◆ Supplied information ◆
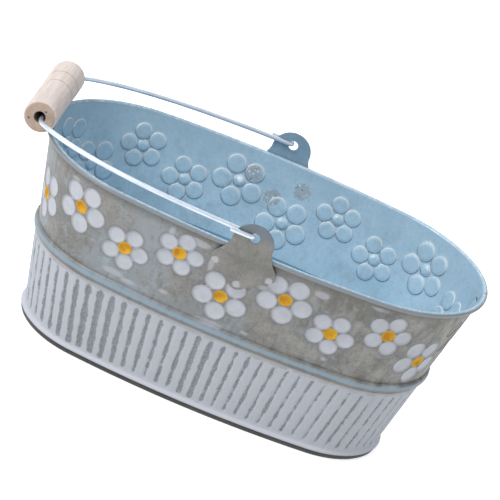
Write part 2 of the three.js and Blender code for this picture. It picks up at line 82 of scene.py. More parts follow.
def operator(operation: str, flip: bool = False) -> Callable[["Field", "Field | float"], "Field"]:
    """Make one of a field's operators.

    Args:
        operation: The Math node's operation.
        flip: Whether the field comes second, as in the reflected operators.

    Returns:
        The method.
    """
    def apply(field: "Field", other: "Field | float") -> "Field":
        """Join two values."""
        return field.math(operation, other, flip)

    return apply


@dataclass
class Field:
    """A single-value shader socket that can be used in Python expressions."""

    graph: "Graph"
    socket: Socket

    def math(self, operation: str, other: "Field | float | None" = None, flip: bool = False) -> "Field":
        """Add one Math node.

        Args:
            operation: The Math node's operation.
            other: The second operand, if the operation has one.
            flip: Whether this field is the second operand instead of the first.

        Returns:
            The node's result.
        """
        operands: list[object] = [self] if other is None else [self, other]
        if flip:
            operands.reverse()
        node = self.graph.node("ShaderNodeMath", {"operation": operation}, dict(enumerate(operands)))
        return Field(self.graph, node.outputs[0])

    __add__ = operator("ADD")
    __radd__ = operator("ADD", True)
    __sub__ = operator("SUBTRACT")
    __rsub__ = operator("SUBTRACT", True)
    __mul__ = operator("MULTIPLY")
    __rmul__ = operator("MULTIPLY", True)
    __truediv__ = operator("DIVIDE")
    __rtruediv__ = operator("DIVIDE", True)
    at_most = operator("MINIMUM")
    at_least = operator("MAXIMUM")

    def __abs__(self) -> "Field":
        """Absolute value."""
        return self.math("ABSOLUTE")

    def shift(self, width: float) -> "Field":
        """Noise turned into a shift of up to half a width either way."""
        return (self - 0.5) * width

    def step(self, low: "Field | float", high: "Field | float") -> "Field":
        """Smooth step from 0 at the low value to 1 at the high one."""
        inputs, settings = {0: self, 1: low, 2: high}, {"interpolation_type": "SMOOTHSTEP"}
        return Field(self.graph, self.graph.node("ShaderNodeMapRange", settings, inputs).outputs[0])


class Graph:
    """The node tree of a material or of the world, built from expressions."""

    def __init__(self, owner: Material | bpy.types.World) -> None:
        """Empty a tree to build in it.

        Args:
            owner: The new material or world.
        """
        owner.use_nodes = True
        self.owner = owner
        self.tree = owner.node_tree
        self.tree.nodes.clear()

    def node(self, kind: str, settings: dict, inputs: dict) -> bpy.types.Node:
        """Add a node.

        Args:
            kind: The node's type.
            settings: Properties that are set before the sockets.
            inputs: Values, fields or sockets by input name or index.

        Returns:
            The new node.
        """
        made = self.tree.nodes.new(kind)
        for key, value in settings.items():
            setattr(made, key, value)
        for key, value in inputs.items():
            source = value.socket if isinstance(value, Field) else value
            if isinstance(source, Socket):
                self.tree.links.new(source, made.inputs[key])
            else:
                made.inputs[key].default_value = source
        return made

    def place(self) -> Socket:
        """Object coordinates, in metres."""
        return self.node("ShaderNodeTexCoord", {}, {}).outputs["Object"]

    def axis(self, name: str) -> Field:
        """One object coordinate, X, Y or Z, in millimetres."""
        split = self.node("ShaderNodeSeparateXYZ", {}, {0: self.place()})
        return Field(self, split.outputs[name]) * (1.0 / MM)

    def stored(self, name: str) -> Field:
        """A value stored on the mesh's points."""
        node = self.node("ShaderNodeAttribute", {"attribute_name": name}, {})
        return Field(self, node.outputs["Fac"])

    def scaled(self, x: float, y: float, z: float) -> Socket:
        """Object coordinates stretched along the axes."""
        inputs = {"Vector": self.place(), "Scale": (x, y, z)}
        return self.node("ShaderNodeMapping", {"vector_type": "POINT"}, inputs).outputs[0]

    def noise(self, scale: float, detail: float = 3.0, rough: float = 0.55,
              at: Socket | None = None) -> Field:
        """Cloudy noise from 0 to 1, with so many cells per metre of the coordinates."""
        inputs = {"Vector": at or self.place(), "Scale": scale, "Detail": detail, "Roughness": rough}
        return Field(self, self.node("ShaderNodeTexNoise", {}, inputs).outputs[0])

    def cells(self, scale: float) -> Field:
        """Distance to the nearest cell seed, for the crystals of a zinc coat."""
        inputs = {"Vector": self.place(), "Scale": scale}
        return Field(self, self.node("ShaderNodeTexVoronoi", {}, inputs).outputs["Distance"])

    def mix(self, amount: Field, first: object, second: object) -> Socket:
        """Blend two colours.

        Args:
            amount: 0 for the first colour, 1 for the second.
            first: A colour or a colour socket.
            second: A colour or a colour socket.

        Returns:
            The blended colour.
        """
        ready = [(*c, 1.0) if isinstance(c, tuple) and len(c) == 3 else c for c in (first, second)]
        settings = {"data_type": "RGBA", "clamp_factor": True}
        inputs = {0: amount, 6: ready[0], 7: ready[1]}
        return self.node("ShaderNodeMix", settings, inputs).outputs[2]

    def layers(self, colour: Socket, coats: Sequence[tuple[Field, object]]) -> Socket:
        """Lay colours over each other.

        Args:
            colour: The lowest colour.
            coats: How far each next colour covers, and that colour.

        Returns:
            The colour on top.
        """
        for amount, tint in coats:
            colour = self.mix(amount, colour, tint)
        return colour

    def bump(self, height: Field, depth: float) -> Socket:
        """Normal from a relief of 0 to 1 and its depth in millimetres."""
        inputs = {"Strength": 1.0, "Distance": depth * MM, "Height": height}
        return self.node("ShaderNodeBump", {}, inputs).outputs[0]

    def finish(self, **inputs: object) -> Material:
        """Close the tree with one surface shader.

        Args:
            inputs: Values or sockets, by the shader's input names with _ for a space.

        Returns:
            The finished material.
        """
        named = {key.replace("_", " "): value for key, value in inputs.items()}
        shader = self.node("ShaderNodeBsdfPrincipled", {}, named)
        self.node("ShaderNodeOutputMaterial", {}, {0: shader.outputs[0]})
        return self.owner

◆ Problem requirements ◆
Exactly as written, please reproduce the lines from the first line of the data to the line containing "single-value shader socket", inclusive, and nothing else.

◆ The response ◆
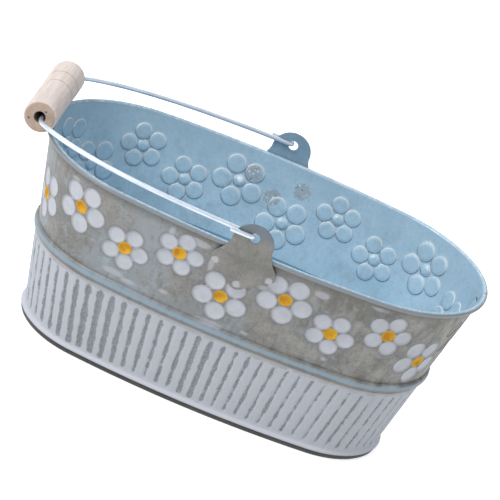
Write part 2 of the three.js and Blender code for this picture. It picks up at line 82 of scene.py. More parts follow.
def operator(operation: str, flip: bool = False) -> Callable[["Field", "Field | float"], "Field"]:
    """Make one of a field's operators.

    Args:
        operation: The Math node's operation.
        flip: Whether the field comes second, as in the reflected operators.

    Returns:
        The method.
    """
    def apply(field: "Field", other: "Field | float") -> "Field":
        """Join two values."""
        return field.math(operation, other, flip)

    return apply


@dataclass
class Field:
    """A single-value shader socket that can be used in Python expressions."""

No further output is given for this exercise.